I listed a bunch of "anyone can do this" examples for you. Now, if you're technically inclined and have the patient to write code, follow tutorials, and build real systems - LLMs are fucking incredible. I absolutely believe we will see, in the next 5 years, a company of no more than 10 - 15 people be worth $1 bn with the revenue and cashflow to back it up. 10x engineers are already using code trained LLMs to replace junior engineers and build full systems in a matter of days. Technically inclined researchers are building hybrid RAG and CoT systems with timeseries graph databases to create overnight ontologies, yielding something like an expert reasoning system that can still be interrogated. Anything that's dressed up number crunching (SEO optimization, marketing reporting) that used to require teams of many and hundreds of hours can already be effectively replaced outside of corner cases.

I'm still profoundly unconvinced of the the AGI/ASI argument and robot overlords is just SciFi. I am beginning to believe more and more in the hypothesis that we will see 30% unemployment for some period of time while we hit an LLM productivity inflection point. I don't know what the way out would be, but I have faith there will be one. Also, this isn't going to be bottom up unemployment. White collar professionals are going to be hit just as bad.

I have used it with some success to translate my pseudo code in one language to another that I'm mostly unfamiliar with. It isn't perfect but for this purpose it's usually superior to stackoverflow because it will produce something specific to my problem, even if it doesn't fully work.
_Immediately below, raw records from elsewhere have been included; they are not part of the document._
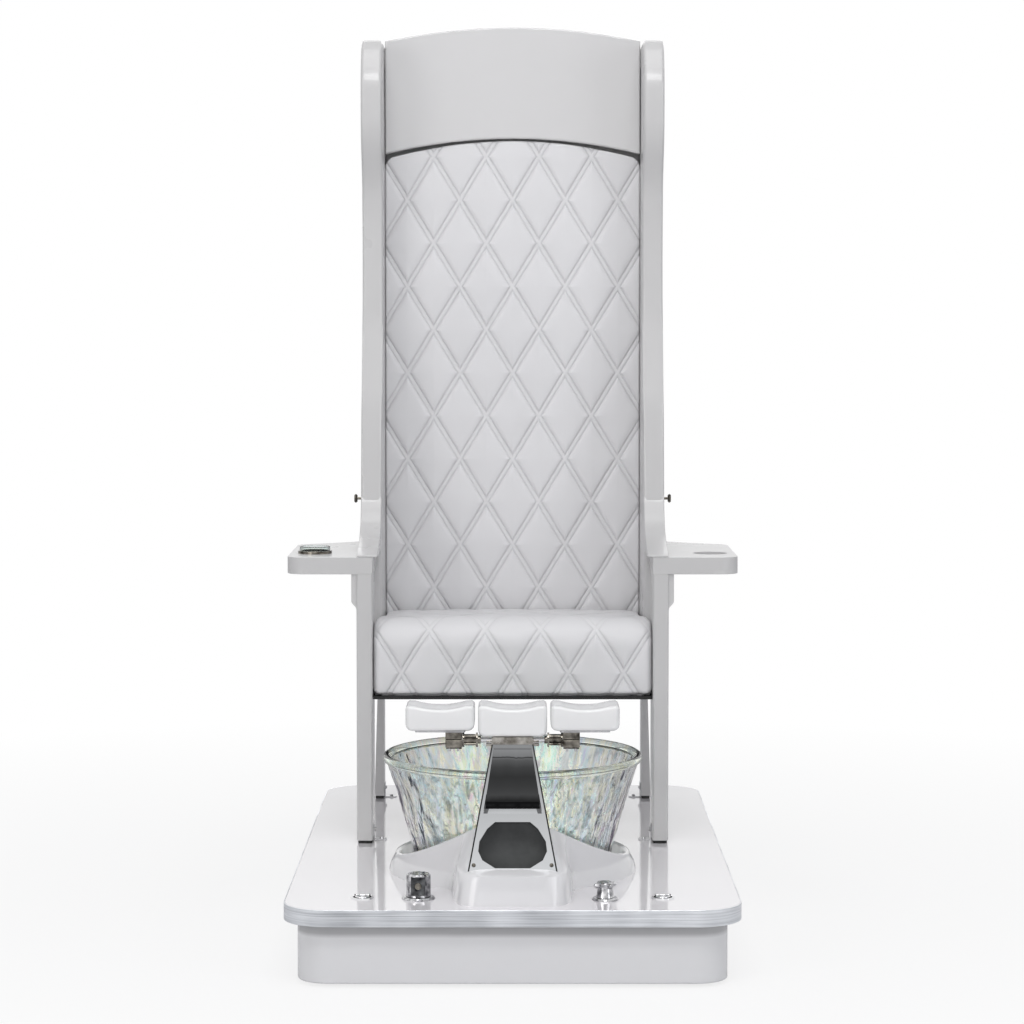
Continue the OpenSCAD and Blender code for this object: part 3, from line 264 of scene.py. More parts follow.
# %% Group: slow clouds with a fine polish haze
cloud_group, given = make_group("finish_cloud", COMMON_IN, COMMON_OUT)
place = object_place(cloud_group)
clouds = spread(cloud_group, noise_field(cloud_group, place, given["Scale"], 4, 0.55), 0.32, 0.68)
put_out(cloud_group, given, clouds, clouds, noise_field(cloud_group, place, 260))

# %% Group: leather pebble
leather_group, given = make_group("leather_pebble", COMMON_IN, COMMON_OUT)
place = object_place(leather_group)
cells = add(leather_group, "ShaderNodeTexVoronoi", {"Vector": place, "Scale": given["Scale"]},
            feature="DISTANCE_TO_EDGE")
pebbles = spread(leather_group, cells.outputs["Distance"], 0.0, 0.22)
crease = noise_field(leather_group, place, 42, 5)
slow = spread(leather_group, noise_field(leather_group, place, 3.2, 3), 0.3, 0.7)
put_out(leather_group, given, slow, crease, calc(leather_group, "MULTIPLY_ADD", pebbles, 0.7, crease))

# %% Group: lines of brushed steel, running level round the deck, over broad patches that are painted reflection on steel and plain tone on timber
brushed_group, given = make_group("brushed_lines", COMMON_IN, COMMON_OUT)
place = object_place(brushed_group)
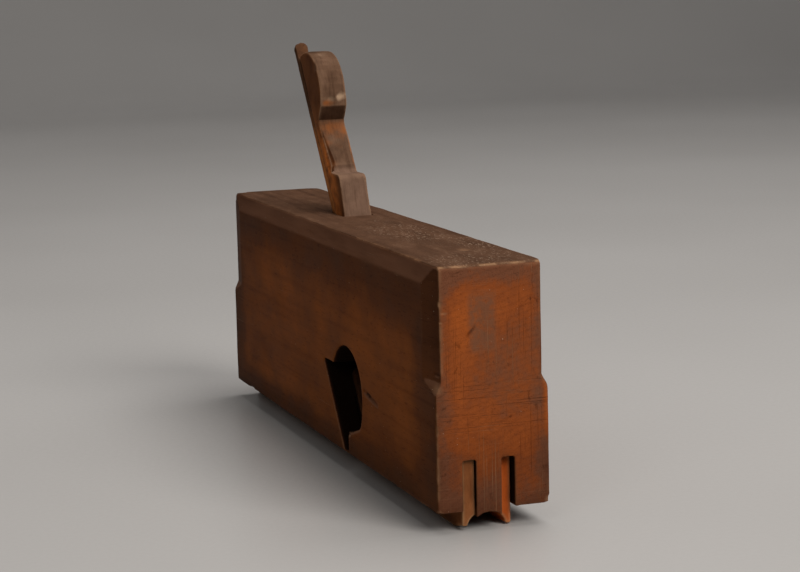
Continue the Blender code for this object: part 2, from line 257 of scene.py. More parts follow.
class Look:
    """Short calls that build one material's nodes. A value can be a number, a colour or a socket."""

    def __init__(self, name):
        self.material = bpy.data.materials.new(name)
        self.material.use_nodes = True
        self.nodes = self.material.node_tree.nodes
        self.links = self.material.node_tree.links
        self.shader = self.nodes["Principled BSDF"]
        self.coordinates = self.nodes.new("ShaderNodeTexCoord")
        self.place = self.coordinates.outputs["Object"]

    def feed(self, socket, value):
        if isinstance(value, bpy.types.NodeSocket):
            self.links.new(value, socket)
        elif isinstance(value, tuple) and len(value) == 3 and socket.type == "RGBA":
            socket.default_value = (*value, 1.0)
        else:
            socket.default_value = value

    def mask(self, name):
        node = self.nodes.new("ShaderNodeAttribute")
        node.attribute_name = name
        return node.outputs["Fac"]

    def facing(self):
        """The surface's own direction, as three numbers."""
        node = self.nodes.new("ShaderNodeSeparateXYZ")
        self.links.new(self.coordinates.outputs["Normal"], node.inputs[0])
        return node.outputs

    def where(self):
        """The place on the surface, as three numbers."""
        node = self.nodes.new("ShaderNodeSeparateXYZ")
        self.links.new(self.place, node.inputs[0])
        return node.outputs

    def math(self, operation, *values, clamp=False):
        node = self.nodes.new("ShaderNodeMath")
        node.operation = operation
        node.use_clamp = clamp
        for socket, value in zip(node.inputs, values):
            self.feed(socket, value)
        return node.outputs[0]

    def step(self, value, low, high, to_low=0.0, to_high=1.0):
        """Turns a range of a value into another range, smoothly."""
        node = self.nodes.new("ShaderNodeMapRange")
        node.interpolation_type = "SMOOTHSTEP"
        for name, number in (("From Min", low), ("From Max", high), ("To Min", to_low), ("To Max", to_high)):
            node.inputs[name].default_value = number
        self.feed(node.inputs["Value"], value)
        return node.outputs["Result"]

    def stretched(self, scale, turn=(0, 0, 0)):
        node = self.nodes.new("ShaderNodeMapping")
        node.inputs["Scale"].default_value = scale
        node.inputs["Rotation"].default_value = [radians(a) for a in turn]
        self.links.new(self.place, node.inputs["Vector"])
        return node.outputs[0]

    def noise(self, scale, detail=3.0, rough=0.55, warp=0.0, turn=(0, 0, 0), seed=0.0):
        """Noise with this many cells per metre along x, y and z."""
        node = self.nodes.new("ShaderNodeTexNoise")
        node.noise_dimensions = "4D"
        node.inputs["W"].default_value = seed
        node.inputs["Scale"].default_value = 1.0
        node.inputs["Detail"].default_value = detail
        node.inputs["Roughness"].default_value = rough
        node.inputs["Distortion"].default_value = warp
        self.links.new(self.stretched(scale, turn), node.inputs["Vector"])
        return node.outputs["Fac"]

    def cells(self, scale, turn=(0, 0, 0)):
        node = self.nodes.new("ShaderNodeTexVoronoi")
        node.inputs["Scale"].default_value = 1.0
        self.links.new(self.stretched(scale, turn), node.inputs["Vector"])
        return node.outputs["Distance"]

    def rings(self, scale, centre, warp):
        """Year rings: bands round a line along the grain, bent by noise."""
        place = self.nodes.new("ShaderNodeMapping")
        place.inputs["Location"].default_value = [-c for c in centre]
        place.inputs["Scale"].default_value = (1, 0.02, 1)
        self.links.new(self.place, place.inputs["Vector"])
        node = self.nodes.new("ShaderNodeTexWave")
        node.wave_type = "RINGS"
        node.rings_direction = "Y"
        node.wave_profile = "SAW"
        node.inputs["Scale"].default_value = scale
        node.inputs["Distortion"].default_value = warp
        node.inputs["Detail"].default_value = 3.0
        node.inputs["Detail Scale"].default_value = 0.35
        self.links.new(place.outputs[0], node.inputs["Vector"])
        return node.outputs["Fac"]

    def mix(self, factor, first, second, mode="MIX"):
        node = self.nodes.new("ShaderNodeMix")
        node.data_type = "RGBA"
        node.blend_type = mode
        self.feed(node.inputs["Factor"], factor)
        colours = [s for s in node.inputs if s.type == "RGBA"]
        self.feed(colours[0], first)
        self.feed(colours[1], second)
        return next(s for s in node.outputs if s.type == "RGBA")

    def times(self, first, second, clamp=False):
        return self.math("MULTIPLY", first, second, clamp=clamp)

    def plus(self, base, value, share, clamp=False):
        """base + value * share"""
        return self.math("MULTIPLY_ADD", value, share, base, clamp=clamp)

    def shade(self, colour, factor, left):
        """Darkens a colour: left is the share of it that stays where the factor is 1."""
        return self.mix(factor, colour, left, "MULTIPLY")

    def ramp(self, value, *stops):
        """A colour for each value: stops are (place, colour)."""
        node = self.nodes.new("ShaderNodeValToRGB")
        ramp = node.color_ramp
        while len(ramp.elements) < len(stops):
            ramp.elements.new(0.5)
        for element, (place, colour) in zip(ramp.elements, stops):
            element.position = place
            element.color = (*colour, 1.0)
        self.feed(node.inputs[0], value)
        return node.outputs["Color"]

    def bump(self, height, distance, strength=1.0, under=None):
        node = self.nodes.new("ShaderNodeBump")
        node.inputs["Distance"].default_value = distance
        node.inputs["Strength"].default_value = strength
        self.feed(node.inputs["Height"], height)
        if under:
            self.links.new(under, node.inputs["Normal"])
        return node.outputs["Normal"]

    def done(self, colour, roughness, normal):
        self.feed(self.shader.inputs["Base Color"], colour)
        self.feed(self.shader.inputs["Roughness"], roughness)
        self.feed(self.shader.inputs["Normal"], normal)
        return self.material


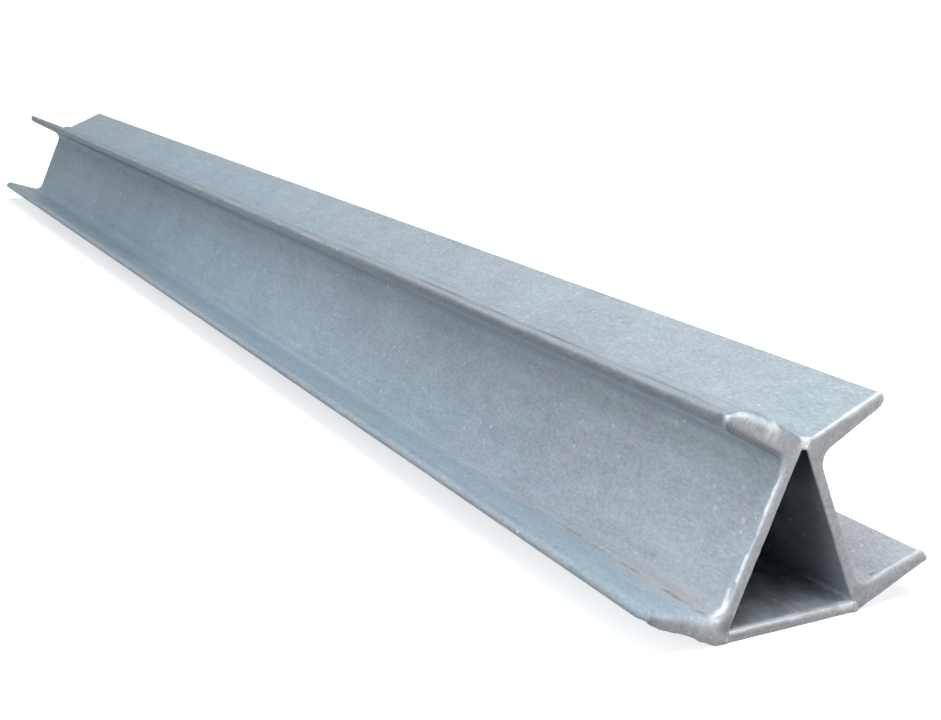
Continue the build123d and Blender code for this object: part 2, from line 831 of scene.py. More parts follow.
def new_group(name: str, inputs: dict[str, float | None],
              outputs: list[str]) -> tuple[NodeSketch, bpy.types.Node, bpy.types.Node]:
    """Starts a shader node group whose outputs are values.

    Args:
        name: The group's name.
        inputs: Each input's name and value. None marks a vector.
        outputs: Each output's name.

    Returns:
        The group's sketch, its input node and its output node.
    """
    tree = bpy.data.node_groups.new(name, "ShaderNodeTree")
    for label, value in inputs.items():
        kind = "NodeSocketVector" if value is None else "NodeSocketFloat"
        socket = tree.interface.new_socket(name=label, in_out="INPUT", socket_type=kind)
        if value is not None:
            socket.default_value = value
    for label in outputs:
        tree.interface.new_socket(name=label, in_out="OUTPUT", socket_type="NodeSocketFloat")
    sketch = NodeSketch(tree)
    return sketch, sketch.node("NodeGroupInput"), sketch.node("NodeGroupOutput")


def zinc_coat_group() -> bpy.types.NodeTree:
    """Builds the mottled tone of a dull zinc coat.

    Returns:
        A group that puts out the tone, the drift of its hue and a height for bump.
    """
    sketch, given, result = new_group(
        "Zinc coat",
        {"Vector": None, "Cloud Size": 0.05, "Mottle Size": 0.006, "Grain Size": 0.0014, "Cloud": 0.6,
         "Mottle": 1.0, "Grain": 1.1, "Drawn": 0.35},
        ["Tone", "Hue", "Height"],
    )
    vector = given.outputs["Vector"]
    cloud = sketch.noise(vector, given.outputs["Cloud Size"], 3.0)
    rolled = sketch.node("ShaderNodeMapping", {}, {"Vector": vector, "Scale": (1.0, 0.4, 1.0)}).outputs[0]
    mottle = sketch.noise(rolled, given.outputs["Mottle Size"], 3.0)
    grain = sketch.noise(rolled, given.outputs["Grain Size"], 2.0, 0.7)
    stretched = sketch.node("ShaderNodeMapping", {}, {"Vector": vector, "Scale": (1.0, 0.06, 1.0)})
    drawn = sketch.noise(stretched.outputs[0], 0.005, 2.0)
    total: bpy.types.NodeSocket | float = 0.5
    for part, share in ((cloud, "Cloud"), (mottle, "Mottle"), (grain, "Grain"), (drawn, "Drawn")):
        centred = sketch.math("SUBTRACT", part, 0.5)
        total = sketch.math("ADD", sketch.math("MULTIPLY", centred, given.outputs[share]), total)
    hue = sketch.noise(sketch.moved(vector, (3.1, 1.7, 5.3)), given.outputs["Cloud Size"], 4.0, 0.6)
    height = sketch.math("ADD", sketch.math("MULTIPLY", mottle, 0.6), sketch.math("MULTIPLY", grain, 0.4))
    tone = sketch.ramp(total, 0.0, 1.0)
    for label, socket in (("Tone", tone), ("Hue", sketch.ramp(hue, 0.34, 0.66)), ("Height", height)):
        sketch.tree.links.new(socket, result.inputs[label])
    return sketch.tree


def zinc_specks_group() -> bpy.types.NodeTree:
    """Builds scattered pale specks, gathered in patches.

    Returns:
        A group that puts out a mask of the specks.
    """
    sketch, given, result = new_group(
        "Zinc specks",
        {"Vector": None, "Spacing": 0.007, "Size": 0.24, "Share": 0.5, "Patch Size": 0.03},
        ["Mask"],
    )
    vector = given.outputs["Vector"]
    scale = sketch.math("DIVIDE", 1.0, given.outputs["Spacing"])
    cells = sketch.node("ShaderNodeTexVoronoi", {}, {"Vector": vector, "Scale": scale})
    split = sketch.node("ShaderNodeSeparateColor", {}, {0: cells.outputs["Color"]})
    size = sketch.math("MULTIPLY", given.outputs["Size"], sketch.ramp(split.outputs[1], 0.0, 1.0, 0.35, 1.0))
    share_out = sketch.math("DIVIDE", cells.outputs["Distance"], size)
    inside = sketch.ramp(share_out, 0.25, 1.0, 1.0, 0.0)
    patch = sketch.noise(sketch.moved(vector, (7.7, 2.9, 1.3)), given.outputs["Patch Size"], 2.0)
    share = sketch.math("MULTIPLY", given.outputs["Share"], sketch.ramp(patch, 0.4, 0.7, 0.15, 2.0))
    chosen = sketch.math("LESS_THAN", split.outputs[0], share)
    strength = sketch.math("MULTIPLY", chosen, sketch.ramp(split.outputs[2], 0.2, 1.0, 0.3, 1.0))
    sketch.tree.links.new(sketch.math("MULTIPLY", inside, strength), result.inputs["Mask"])
    return sketch.tree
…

For writing regular code it's not very useful as anything more than autocomplete and sometimes checking for syntactic errors.

I've also used AI picture generation for some presentations but this isn't really a form of productivity increase and is mostly because I think it's fun.

I've tried using it for text generation but I've found it to be lacking. Its kind of similar to trying to hand something off to an Indian consultant, you need spend so much time specifying what you want that you lose time compared to just doing it yourself.